Data entries:

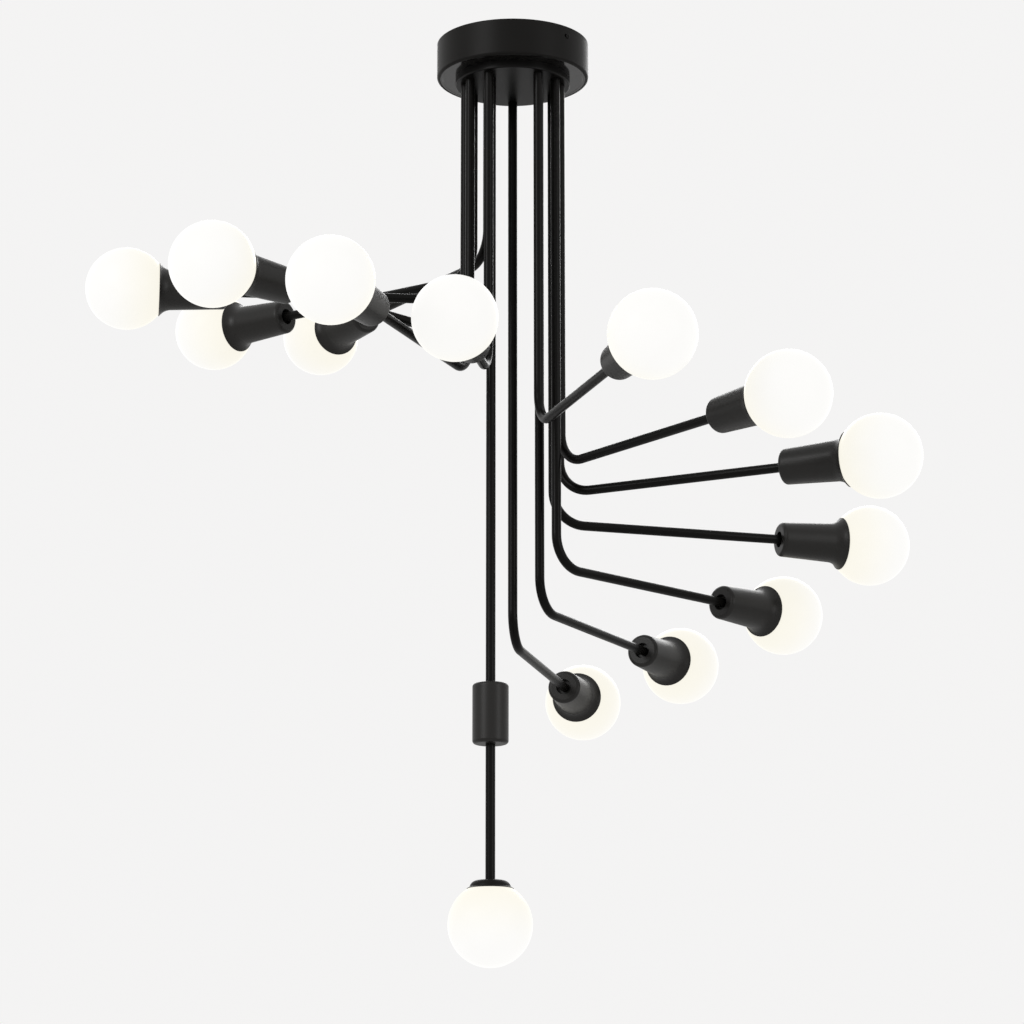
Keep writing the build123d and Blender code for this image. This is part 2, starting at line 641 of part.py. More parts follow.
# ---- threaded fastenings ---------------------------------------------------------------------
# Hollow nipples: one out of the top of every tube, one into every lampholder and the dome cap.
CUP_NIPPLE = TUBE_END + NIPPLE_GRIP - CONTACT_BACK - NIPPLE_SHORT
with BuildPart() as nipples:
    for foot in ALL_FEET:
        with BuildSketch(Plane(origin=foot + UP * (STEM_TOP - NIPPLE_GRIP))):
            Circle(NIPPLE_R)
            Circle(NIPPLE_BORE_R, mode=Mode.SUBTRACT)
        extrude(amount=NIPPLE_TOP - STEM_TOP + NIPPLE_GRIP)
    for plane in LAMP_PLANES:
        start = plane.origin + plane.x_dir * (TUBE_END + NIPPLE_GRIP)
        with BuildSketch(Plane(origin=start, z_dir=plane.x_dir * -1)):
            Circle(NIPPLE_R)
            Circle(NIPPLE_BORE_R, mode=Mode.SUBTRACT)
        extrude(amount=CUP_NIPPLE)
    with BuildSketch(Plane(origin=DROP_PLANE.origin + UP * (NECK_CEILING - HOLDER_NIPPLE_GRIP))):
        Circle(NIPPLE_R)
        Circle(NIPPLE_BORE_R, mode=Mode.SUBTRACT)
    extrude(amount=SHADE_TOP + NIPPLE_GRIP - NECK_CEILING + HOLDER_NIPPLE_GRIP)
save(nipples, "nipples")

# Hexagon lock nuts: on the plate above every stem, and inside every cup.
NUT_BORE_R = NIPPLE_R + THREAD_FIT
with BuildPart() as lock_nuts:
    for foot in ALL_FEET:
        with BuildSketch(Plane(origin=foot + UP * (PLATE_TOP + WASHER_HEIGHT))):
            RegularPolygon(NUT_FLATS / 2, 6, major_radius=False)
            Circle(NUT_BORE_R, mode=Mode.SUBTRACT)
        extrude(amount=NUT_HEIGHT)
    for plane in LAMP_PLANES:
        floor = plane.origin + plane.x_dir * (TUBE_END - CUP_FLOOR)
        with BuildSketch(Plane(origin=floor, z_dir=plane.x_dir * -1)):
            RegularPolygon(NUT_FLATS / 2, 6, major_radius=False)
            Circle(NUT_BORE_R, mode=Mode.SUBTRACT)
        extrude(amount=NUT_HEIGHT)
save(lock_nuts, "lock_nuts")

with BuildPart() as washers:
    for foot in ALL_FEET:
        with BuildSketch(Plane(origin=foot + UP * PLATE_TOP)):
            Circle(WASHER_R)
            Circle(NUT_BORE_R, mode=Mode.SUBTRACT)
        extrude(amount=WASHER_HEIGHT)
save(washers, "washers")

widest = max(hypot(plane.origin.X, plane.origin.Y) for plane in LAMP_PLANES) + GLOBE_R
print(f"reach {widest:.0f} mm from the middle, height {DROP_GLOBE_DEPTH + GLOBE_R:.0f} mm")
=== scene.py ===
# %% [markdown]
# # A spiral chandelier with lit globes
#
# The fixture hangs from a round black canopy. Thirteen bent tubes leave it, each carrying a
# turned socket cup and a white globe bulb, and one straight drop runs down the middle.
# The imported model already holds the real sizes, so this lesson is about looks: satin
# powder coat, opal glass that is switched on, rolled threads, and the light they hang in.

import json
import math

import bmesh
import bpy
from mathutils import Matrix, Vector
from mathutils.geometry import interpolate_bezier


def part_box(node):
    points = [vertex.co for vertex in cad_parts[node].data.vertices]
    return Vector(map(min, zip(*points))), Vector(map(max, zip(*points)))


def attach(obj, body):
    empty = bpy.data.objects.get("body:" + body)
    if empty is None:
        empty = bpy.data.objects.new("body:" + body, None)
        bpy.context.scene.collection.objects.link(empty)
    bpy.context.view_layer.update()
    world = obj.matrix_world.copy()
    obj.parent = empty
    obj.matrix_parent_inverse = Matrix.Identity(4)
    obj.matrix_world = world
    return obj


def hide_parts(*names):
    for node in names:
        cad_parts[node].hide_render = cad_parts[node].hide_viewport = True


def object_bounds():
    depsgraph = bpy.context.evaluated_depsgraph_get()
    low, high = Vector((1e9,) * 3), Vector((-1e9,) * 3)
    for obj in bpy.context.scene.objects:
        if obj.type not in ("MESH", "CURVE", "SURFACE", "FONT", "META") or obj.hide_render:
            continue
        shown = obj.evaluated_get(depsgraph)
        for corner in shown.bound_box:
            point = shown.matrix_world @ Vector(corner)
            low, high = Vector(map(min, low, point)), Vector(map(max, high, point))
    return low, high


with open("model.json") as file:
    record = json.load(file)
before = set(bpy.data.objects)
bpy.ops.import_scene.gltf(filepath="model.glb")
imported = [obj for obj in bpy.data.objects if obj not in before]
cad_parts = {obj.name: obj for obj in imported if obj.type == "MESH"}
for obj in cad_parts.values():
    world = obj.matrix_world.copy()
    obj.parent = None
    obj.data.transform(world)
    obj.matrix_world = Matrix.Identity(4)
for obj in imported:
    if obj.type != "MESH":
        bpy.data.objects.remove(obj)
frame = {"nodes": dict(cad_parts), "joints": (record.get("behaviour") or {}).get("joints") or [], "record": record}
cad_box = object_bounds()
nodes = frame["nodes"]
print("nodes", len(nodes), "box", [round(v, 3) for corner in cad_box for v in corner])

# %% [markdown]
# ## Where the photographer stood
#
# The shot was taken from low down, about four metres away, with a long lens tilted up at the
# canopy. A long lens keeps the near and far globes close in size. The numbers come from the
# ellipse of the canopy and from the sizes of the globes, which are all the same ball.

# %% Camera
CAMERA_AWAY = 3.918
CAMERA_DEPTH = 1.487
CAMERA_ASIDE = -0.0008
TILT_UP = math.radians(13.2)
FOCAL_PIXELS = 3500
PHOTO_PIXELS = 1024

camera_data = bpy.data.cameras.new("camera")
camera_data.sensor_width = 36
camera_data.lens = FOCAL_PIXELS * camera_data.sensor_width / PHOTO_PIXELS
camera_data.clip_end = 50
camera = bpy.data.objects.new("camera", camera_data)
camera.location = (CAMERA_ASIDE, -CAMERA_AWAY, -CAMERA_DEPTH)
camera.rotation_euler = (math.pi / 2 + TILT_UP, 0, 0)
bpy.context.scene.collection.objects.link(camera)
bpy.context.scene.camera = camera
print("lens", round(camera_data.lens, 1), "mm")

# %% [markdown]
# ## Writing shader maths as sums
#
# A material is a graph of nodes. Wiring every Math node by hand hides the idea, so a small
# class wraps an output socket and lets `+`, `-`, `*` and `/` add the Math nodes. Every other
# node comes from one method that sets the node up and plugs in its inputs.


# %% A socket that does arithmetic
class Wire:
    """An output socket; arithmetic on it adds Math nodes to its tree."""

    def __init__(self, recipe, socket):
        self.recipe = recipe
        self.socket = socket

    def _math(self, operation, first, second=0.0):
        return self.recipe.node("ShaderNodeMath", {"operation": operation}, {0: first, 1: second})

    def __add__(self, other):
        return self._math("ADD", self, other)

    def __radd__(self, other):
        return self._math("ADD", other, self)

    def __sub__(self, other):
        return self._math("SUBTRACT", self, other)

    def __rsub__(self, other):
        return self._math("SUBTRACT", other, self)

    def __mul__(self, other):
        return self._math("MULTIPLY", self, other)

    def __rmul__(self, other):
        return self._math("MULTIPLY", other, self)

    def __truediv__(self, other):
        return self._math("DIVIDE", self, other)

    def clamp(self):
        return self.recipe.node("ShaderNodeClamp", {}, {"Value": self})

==

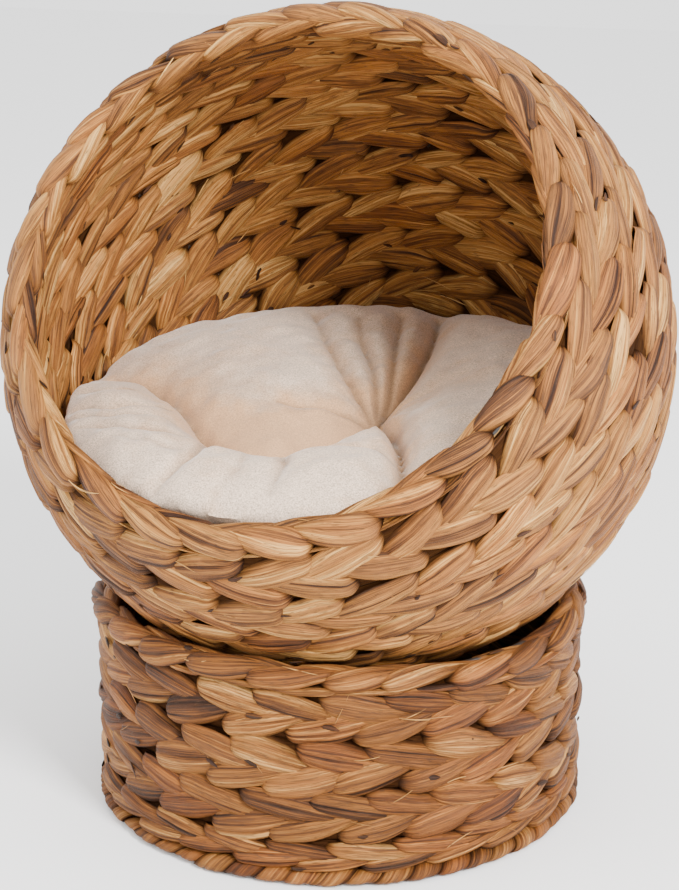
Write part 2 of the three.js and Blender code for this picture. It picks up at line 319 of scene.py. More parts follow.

Set exercise:
From the entries above, collect every line with the string "points" in it.

Solution to this task:
    points = [vertex.co for vertex in cad_parts[node].data.vertices]
    return Vector(map(min, zip(*points))), Vector(map(max, zip(*points)))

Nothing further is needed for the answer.